Reproduce the full listing that appears beneath this instruction exactly.

Dataset extract:
==============================

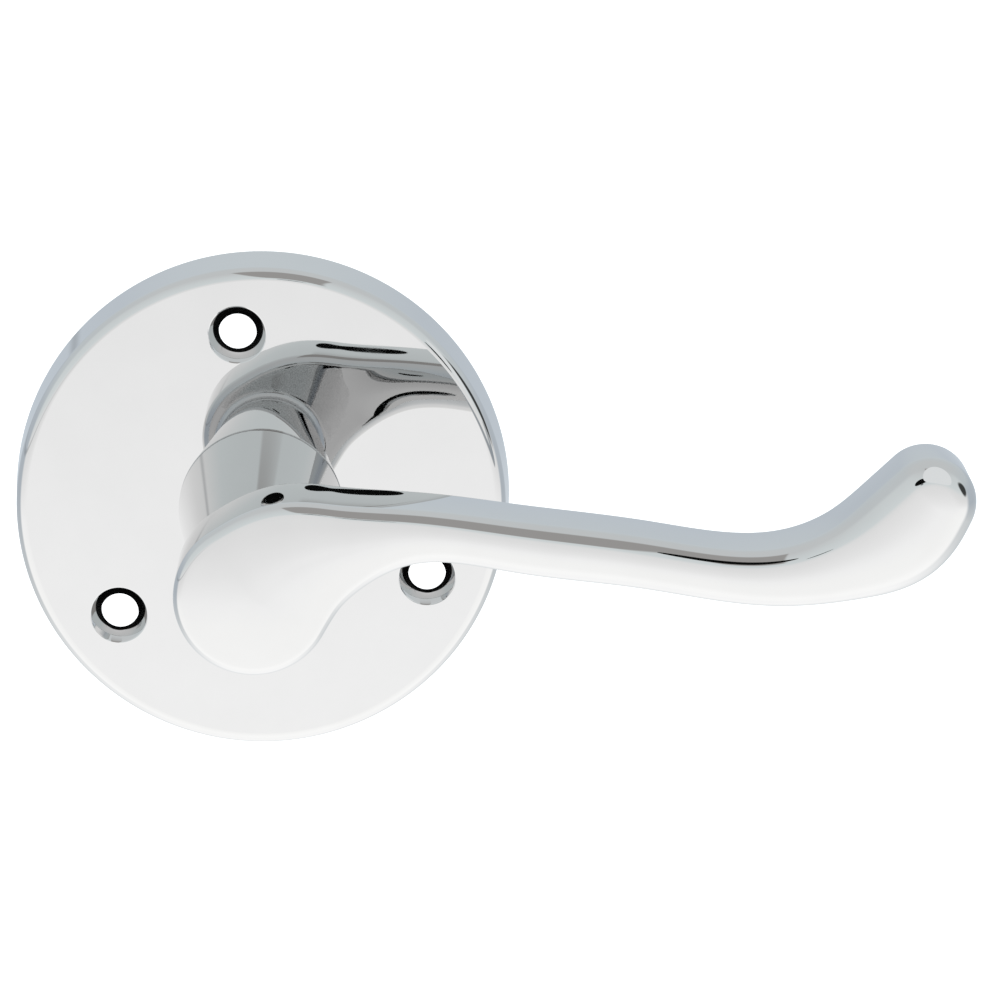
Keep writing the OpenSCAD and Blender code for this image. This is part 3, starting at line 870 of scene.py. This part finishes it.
bpy.context.view_layer.update()
coil_mesh = bpy.data.meshes.new_from_object(wound.evaluated_get(bpy.context.evaluated_depsgraph_get()))
bpy.data.objects.remove(wound)
coil_mesh.name = "coil_spring"
coil_mesh.materials.clear()
spring = bpy.data.objects.new("coil_spring", coil_mesh)
bpy.context.scene.collection.objects.link(spring)
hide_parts("return_spring")
smooth(spring.data, 50)
spring_steel = dull_metal("oiled_spring_steel", (0.14, 0.14, 0.15), (0.26, 0.25, 0.25), 0.28, 1800, 0.00001)
spring.data.materials.append(spring_steel)
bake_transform(spring)

# ---------------------------------------------------------------------------
# Spring washer: a dished ring of thin spring steel between the stop plate and
# the circlip, that takes up the lever's play along its axis.
# ---------------------------------------------------------------------------
dish_back = 1.85 * MM
dish_thickness = 0.25 * MM
dish_inside = 8.1 * MM
dish_outside = 9.87 * MM
dish_profile = rounded([
    (dish_inside, dish_back, 0.05 * MM), (dish_inside + dish_thickness, dish_back, 0.05 * MM),
    (dish_outside, stop_back - dish_thickness, 0.05 * MM), (dish_outside, stop_back, 0.05 * MM),
    (dish_outside - dish_thickness, stop_back, 0.05 * MM),
    (dish_inside, dish_back + dish_thickness, 0.05 * MM),
])
dish = add_piece("dished_washer", turned("dished_washer", dish_profile), "lever", "spring_washer")
smooth(dish.data)
dish.data.materials.append(spring_steel)

# ---------------------------------------------------------------------------
# Circlip: a stamped external ring with two pierced lugs, phosphated black,
# snapped into the groove at the shank's end. It holds the lever in the rose.
# ---------------------------------------------------------------------------
clip_back = 0.85 * MM
clip_inside = 7.42 * MM
clip_outside = 9.42 * MM
lug_radius = 1.6 * MM
lug_angle = math.radians(22)
mouth_angle = math.radians(14)
lug_root = 2 * math.asin(lug_radius / 2 / clip_outside)
top = math.pi / 2


def lug_arc(side):
    """Points round a lug, from the ring's outside to the edge of the mouth."""
    middle = Vector(across_ring(top + side * lug_angle, clip_outside, 0))
    root = Vector(across_ring(top + side * (lug_angle + lug_root), clip_outside, 0)) - middle
    offset = clip_outside * math.sin(lug_angle - mouth_angle)
    reach = clip_outside * math.cos(lug_angle - mouth_angle) + math.sqrt(lug_radius ** 2 - offset ** 2)
    tip = Vector(across_ring(top + side * mouth_angle, reach, 0)) - middle
    start, end = math.atan2(root.y, root.x), math.atan2(tip.y, tip.x)
    while side * (start - end) < 0:
        end -= side * math.tau
    return arc(middle, lug_radius, math.degrees(start), math.degrees(end), 20)


right_root, left_root = math.degrees(top - lug_angle - lug_root), math.degrees(top + lug_angle + lug_root)
right_mouth, left_mouth = math.degrees(top - mouth_angle), math.degrees(top + mouth_angle)
clip_outline = arc((0, 0), clip_outside, left_root, right_root + 360, 96)[:-1]
clip_outline += lug_arc(-1)
clip_outline += arc((0, 0), clip_inside, right_mouth, left_mouth - 360, 96)
clip_outline += lug_arc(1)[::-1][:-1]
lug_middles = [across_ring(top + side * lug_angle, clip_outside, 0) for side in (-1, 1)]
lug_holes = [arc(middle, lug_radius / 2, 0, 345, 23) for middle in lug_middles]
clip_mesh = pressed("retaining_ring", [clip_outline, *lug_holes], clip_back, clip_back + 1 * MM, 0.08 * MM)
clip = add_piece("retaining_ring", clip_mesh, "lever", "circlip")
smooth(clip.data, 50)
phosphated = dull_metal("phosphated_steel", (0.03, 0.03, 0.032), (0.07, 0.07, 0.072), 0.5, 2600, 0.00002, 0.7)
clip.data.materials.append(phosphated)

# ---------------------------------------------------------------------------
# Spindle: a square bar of bright zinc-plated steel, sawn to length with its
# ends chamfered. It passes through the latch and is gripped in the lever.
# ---------------------------------------------------------------------------
spindle_low, spindle_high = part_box("spindle")
half_bar = spindle_high.x
bar_corner = 0.4 * MM
bar_outline = []
for quarter in range(4):
    towards = math.radians(45 + 90 * quarter)
    corner = Vector(((half_bar - bar_corner) * math.copysign(1, math.cos(towards)),
                     (half_bar - bar_corner) * math.copysign(1, math.sin(towards))))
    bar_outline += arc(corner, bar_corner, 90 * quarter, 90 * quarter + 90, 4)
bar = add_piece(
    "square_bar", pressed("square_bar", [bar_outline], -spindle_high.y, -spindle_low.y, 0.35 * MM),
    "lever", "spindle")
smooth(bar.data, 30)
drawn_zinc = dull_metal(
    "drawn_zinc", (0.46, 0.47, 0.50), (0.64, 0.64, 0.63), 0.3, 900, 0.00001, stretch=(1, 0.05, 1))
bar.data.materials.append(drawn_zinc)

# ---------------------------------------------------------------------------
# Grub screw: a black socket screw in the neck's underside. Its cup point bites
# on the spindle, and a key reaches its hexagon socket from below.
# ---------------------------------------------------------------------------
grub_radius = 2.48 * MM
grub_start = half_bar
grub_end = 8.72 * MM
thread_depth = 0.25 * MM
pitch = 0.8 * MM
grub_corners = [
    (0, grub_start + 0.5 * MM, 0), (1 * MM, grub_start, 0.05 * MM), (1.6 * MM, grub_start, 0.05 * MM)]
at = grub_start + 0.8 * MM
while at + pitch < grub_end:
    grub_corners += [(grub_radius - thread_depth, at, 0.04 * MM), (grub_radius, at + pitch / 2, 0.04 * MM)]
    at += pitch
grub_corners += [(grub_radius - thread_depth, grub_end, 0.1 * MM), (0, grub_end, 0)]
grub = add_piece(
    "socket_screw", pointing_down(turned("socket_screw", rounded(grub_corners, 3), 96), grub_out),
    "lever", "grub_screw")
key_radius = 1.25 * MM / math.cos(math.radians(30))
hexagon = [
    (0, grub_end - 2.6 * MM, 0), (key_radius, grub_end - 2.4 * MM, 0),
    (key_radius, grub_end + 1 * MM, 0), (0, grub_end + 1 * MM, 0)]
cut_away(grub, [pointing_down(turned("key_socket", rounded(hexagon), 6), grub_out)])
smooth(grub.data, 40)
grub.data.materials.append(phosphated)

==============================

Solution:
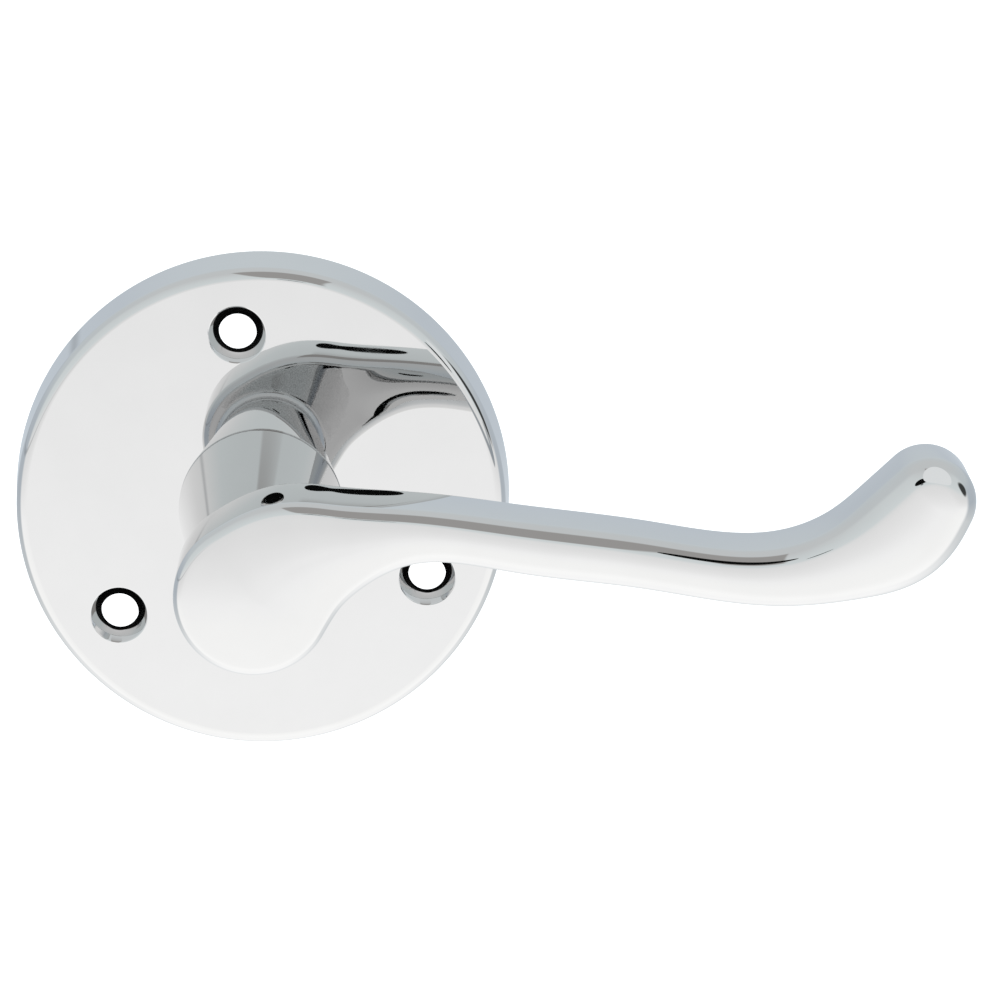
Keep writing the OpenSCAD and Blender code for this image. This is part 3, starting at line 870 of scene.py. This part finishes it.
bpy.context.view_layer.update()
coil_mesh = bpy.data.meshes.new_from_object(wound.evaluated_get(bpy.context.evaluated_depsgraph_get()))
bpy.data.objects.remove(wound)
coil_mesh.name = "coil_spring"
coil_mesh.materials.clear()
spring = bpy.data.objects.new("coil_spring", coil_mesh)
bpy.context.scene.collection.objects.link(spring)
hide_parts("return_spring")
smooth(spring.data, 50)
spring_steel = dull_metal("oiled_spring_steel", (0.14, 0.14, 0.15), (0.26, 0.25, 0.25), 0.28, 1800, 0.00001)
spring.data.materials.append(spring_steel)
bake_transform(spring)

# ---------------------------------------------------------------------------
# Spring washer: a dished ring of thin spring steel between the stop plate and
# the circlip, that takes up the lever's play along its axis.
# ---------------------------------------------------------------------------
dish_back = 1.85 * MM
dish_thickness = 0.25 * MM
dish_inside = 8.1 * MM
dish_outside = 9.87 * MM
dish_profile = rounded([
    (dish_inside, dish_back, 0.05 * MM), (dish_inside + dish_thickness, dish_back, 0.05 * MM),
    (dish_outside, stop_back - dish_thickness, 0.05 * MM), (dish_outside, stop_back, 0.05 * MM),
    (dish_outside - dish_thickness, stop_back, 0.05 * MM),
    (dish_inside, dish_back + dish_thickness, 0.05 * MM),
])
dish = add_piece("dished_washer", turned("dished_washer", dish_profile), "lever", "spring_washer")
smooth(dish.data)
dish.data.materials.append(spring_steel)

# ---------------------------------------------------------------------------
# Circlip: a stamped external ring with two pierced lugs, phosphated black,
# snapped into the groove at the shank's end. It holds the lever in the rose.
# ---------------------------------------------------------------------------
clip_back = 0.85 * MM
clip_inside = 7.42 * MM
clip_outside = 9.42 * MM
lug_radius = 1.6 * MM
lug_angle = math.radians(22)
mouth_angle = math.radians(14)
lug_root = 2 * math.asin(lug_radius / 2 / clip_outside)
top = math.pi / 2


def lug_arc(side):
    """Points round a lug, from the ring's outside to the edge of the mouth."""
    middle = Vector(across_ring(top + side * lug_angle, clip_outside, 0))
    root = Vector(across_ring(top + side * (lug_angle + lug_root), clip_outside, 0)) - middle
    offset = clip_outside * math.sin(lug_angle - mouth_angle)
    reach = clip_outside * math.cos(lug_angle - mouth_angle) + math.sqrt(lug_radius ** 2 - offset ** 2)
    tip = Vector(across_ring(top + side * mouth_angle, reach, 0)) - middle
    start, end = math.atan2(root.y, root.x), math.atan2(tip.y, tip.x)
    while side * (start - end) < 0:
        end -= side * math.tau
    return arc(middle, lug_radius, math.degrees(start), math.degrees(end), 20)


right_root, left_root = math.degrees(top - lug_angle - lug_root), math.degrees(top + lug_angle + lug_root)
right_mouth, left_mouth = math.degrees(top - mouth_angle), math.degrees(top + mouth_angle)
clip_outline = arc((0, 0), clip_outside, left_root, right_root + 360, 96)[:-1]
clip_outline += lug_arc(-1)
clip_outline += arc((0, 0), clip_inside, right_mouth, left_mouth - 360, 96)
clip_outline += lug_arc(1)[::-1][:-1]
lug_middles = [across_ring(top + side * lug_angle, clip_outside, 0) for side in (-1, 1)]
lug_holes = [arc(middle, lug_radius / 2, 0, 345, 23) for middle in lug_middles]
clip_mesh = pressed("retaining_ring", [clip_outline, *lug_holes], clip_back, clip_back + 1 * MM, 0.08 * MM)
clip = add_piece("retaining_ring", clip_mesh, "lever", "circlip")
smooth(clip.data, 50)
phosphated = dull_metal("phosphated_steel", (0.03, 0.03, 0.032), (0.07, 0.07, 0.072), 0.5, 2600, 0.00002, 0.7)
clip.data.materials.append(phosphated)

# ---------------------------------------------------------------------------
# Spindle: a square bar of bright zinc-plated steel, sawn to length with its
# ends chamfered. It passes through the latch and is gripped in the lever.
# ---------------------------------------------------------------------------
spindle_low, spindle_high = part_box("spindle")
half_bar = spindle_high.x
bar_corner = 0.4 * MM
bar_outline = []
for quarter in range(4):
    towards = math.radians(45 + 90 * quarter)
    corner = Vector(((half_bar - bar_corner) * math.copysign(1, math.cos(towards)),
                     (half_bar - bar_corner) * math.copysign(1, math.sin(towards))))
    bar_outline += arc(corner, bar_corner, 90 * quarter, 90 * quarter + 90, 4)
bar = add_piece(
    "square_bar", pressed("square_bar", [bar_outline], -spindle_high.y, -spindle_low.y, 0.35 * MM),
    "lever", "spindle")
smooth(bar.data, 30)
drawn_zinc = dull_metal(
    "drawn_zinc", (0.46, 0.47, 0.50), (0.64, 0.64, 0.63), 0.3, 900, 0.00001, stretch=(1, 0.05, 1))
bar.data.materials.append(drawn_zinc)

# ---------------------------------------------------------------------------
# Grub screw: a black socket screw in the neck's underside. Its cup point bites
# on the spindle, and a key reaches its hexagon socket from below.
# ---------------------------------------------------------------------------
grub_radius = 2.48 * MM
grub_start = half_bar
grub_end = 8.72 * MM
thread_depth = 0.25 * MM
pitch = 0.8 * MM
grub_corners = [
    (0, grub_start + 0.5 * MM, 0), (1 * MM, grub_start, 0.05 * MM), (1.6 * MM, grub_start, 0.05 * MM)]
at = grub_start + 0.8 * MM
while at + pitch < grub_end:
    grub_corners += [(grub_radius - thread_depth, at, 0.04 * MM), (grub_radius, at + pitch / 2, 0.04 * MM)]
    at += pitch
grub_corners += [(grub_radius - thread_depth, grub_end, 0.1 * MM), (0, grub_end, 0)]
grub = add_piece(
    "socket_screw", pointing_down(turned("socket_screw", rounded(grub_corners, 3), 96), grub_out),
    "lever", "grub_screw")
key_radius = 1.25 * MM / math.cos(math.radians(30))
hexagon = [
    (0, grub_end - 2.6 * MM, 0), (key_radius, grub_end - 2.4 * MM, 0),
    (key_radius, grub_end + 1 * MM, 0), (0, grub_end + 1 * MM, 0)]
cut_away(grub, [pointing_down(turned("key_socket", rounded(hexagon), 6), grub_out)])
smooth(grub.data, 40)
grub.data.materials.append(phosphated)